Wednesday, June 13, 2012

Lows

I feel now like I hide the worst part of my lows from everyone. I hate when I see others having the relationship with their child and the parents that I used to have and still want. My heart breaks so much when I remember that it was cut. I think I hide these times because, well, I don't want my son to come back at am and accuse me of not being supportive or attacking his parents.

I mean I am in no way doing either of those things and I know it but it doesn't make my life any easier to do anything. I can throw fits and get no where, I can avoid them and get no where or I can do what I did and hope my adoption agency will continue to advocate for me and the parents will keep responding.

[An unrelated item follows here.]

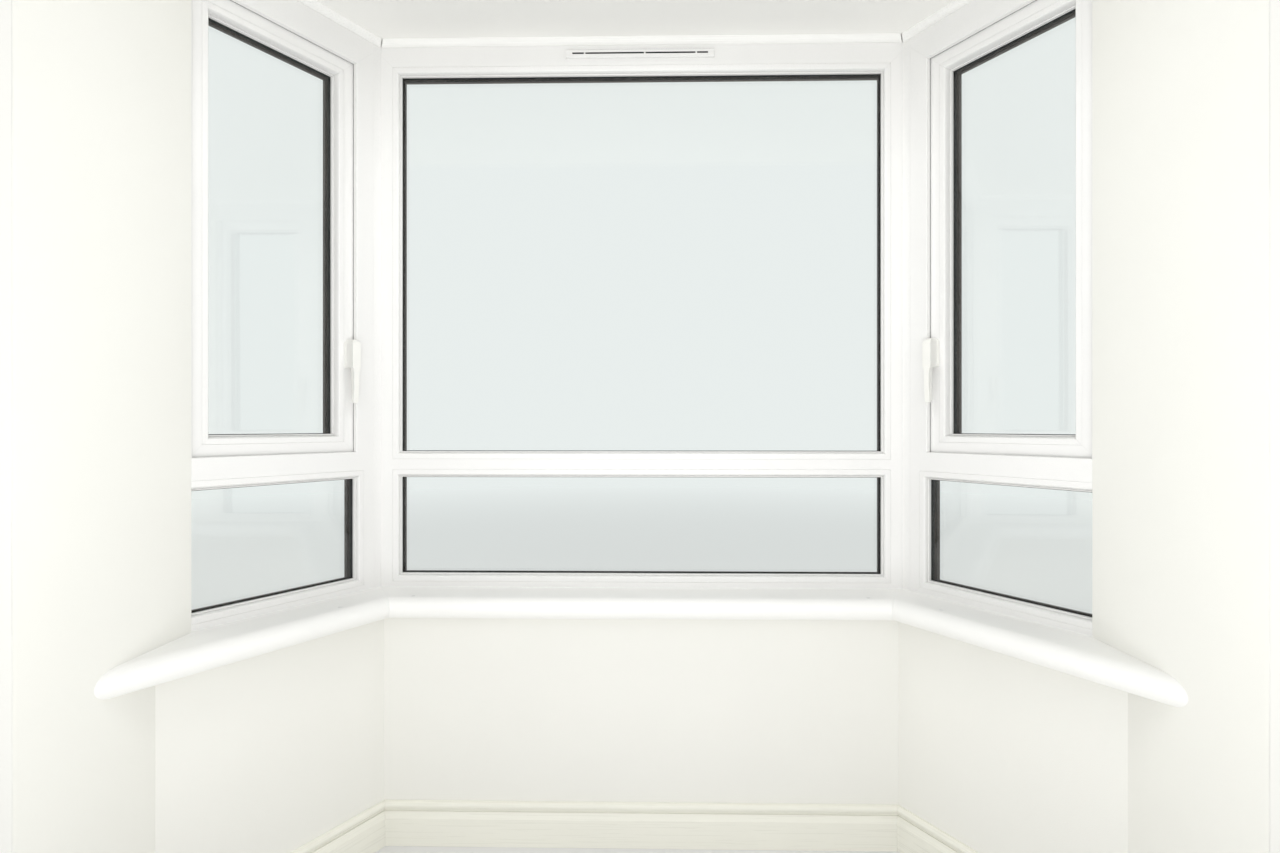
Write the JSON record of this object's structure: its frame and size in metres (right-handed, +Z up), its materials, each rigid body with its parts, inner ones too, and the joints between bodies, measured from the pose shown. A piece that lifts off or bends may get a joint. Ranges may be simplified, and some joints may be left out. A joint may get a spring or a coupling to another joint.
{
  "type": "splay bay window",
  "caption": "Splay bay window with white plastic frames, side casements, rounded window boards, plastered dwarf wall, reveals and a flat roof.",
  "frame": {"origin": "middle of the base at floor level, halfway between the room face of the house wall and the roof's front edge", "axes": "+X to the right as seen from the room, +Y outwards, +Z up"},
  "size_m": [2.56, 1.1081, 2.56],
  "materials": {
    "masonry": "plaster inside, roughcast outside",
    "ceiling_plaster": "matt paint",
    "roof_felt": "mineral felt",
    "brown_plastic": "woodgrain foil",
    "gloss_paint": "gloss paint",
    "board_plastic": "satin",
    "white_plastic": "satin",
    "glazing": "clear",
    "seal_rubber": "matt",
    "handle_coat": "satin"
  },
  "bodies": {
    "root": {"front_dwarf_wall": "masonry", "left_dwarf_wall": "masonry", "right_dwarf_wall": "masonry", "left_reveal_wall": "masonry", "right_reveal_wall": "masonry", "house_lintel": "masonry", "bay_ceiling": "ceiling_plaster", "flat_roof": "roof_felt", "fascia_boards": "brown_plastic", "soffit_boards": "brown_plastic", "head_trim": "gloss_paint", "front_skirting": "gloss_paint", "left_skirting": "gloss_paint", "right_skirting": "gloss_paint", "front_window_board": "board_plastic", "left_window_board": "board_plastic", "right_window_board": "board_plastic", "front_frame": "white_plastic", "left_frame": "white_plastic", "right_frame": "white_plastic", "left_corner_post": "white_plastic", "right_corner_post": "white_plastic", "left_post_cover": "brown_plastic", "right_post_cover": "brown_plastic", "left_sash": "white_plastic", "right_sash": "white_plastic", "left_sash_seal": "seal_rubber", "right_sash_seal": "seal_rubber", "front_upper_glass": "glazing", "front_lower_glass": "glazing", "left_sash_glass": "glazing", "right_sash_glass": "glazing", "left_lower_glass": "glazing", "right_lower_glass": "glazing", "front_upper_beads": "white_plastic", "front_lower_beads": "white_plastic", "left_sash_beads": "white_plastic", "right_sash_beads": "white_plastic", "left_lower_beads": "white_plastic", "right_lower_beads": "white_plastic", "left_handle": "handle_coat", "right_handle": "handle_coat", "trickle_vent": "white_plastic", "front_cill": "brown_plastic", "left_cill": "brown_plastic", "right_cill": "brown_plastic"}
  },
  "joints": []
}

I wish I had more information like, if they told him about the adoption when planned or if they held out and why. If if they stuck to it and how he reacted. I would hope they would encourage him to ask questions about me and I would also hope they are telling him all the things I told them all that time ago when we were all close. Or that if he has any questions now that they would contact me and ask me.

My thoughts are just out of control. I KNOW watching Teen Mom brings it out in me, all the doubt and hurt and sadness and jealousy. Nothing I can do to change what his parents want but I miss him.

Friday, June 8, 2012

Just over a month

I am 33 days from an epic day in my sons life. He is going to be 13. There are things that surround the day of this birth like the missed Due Date, my high school graduation, and then the relinquishment. All those things come within a week of the other.

I am starting to notice things about myself. When I go to the store when I find something cute its like I immediately realize I can't have it by stating it would look better on X person and then I send them a photo of it to prove myself right. It could be cost or size or color but something in me snaps and I realize I just can't do it.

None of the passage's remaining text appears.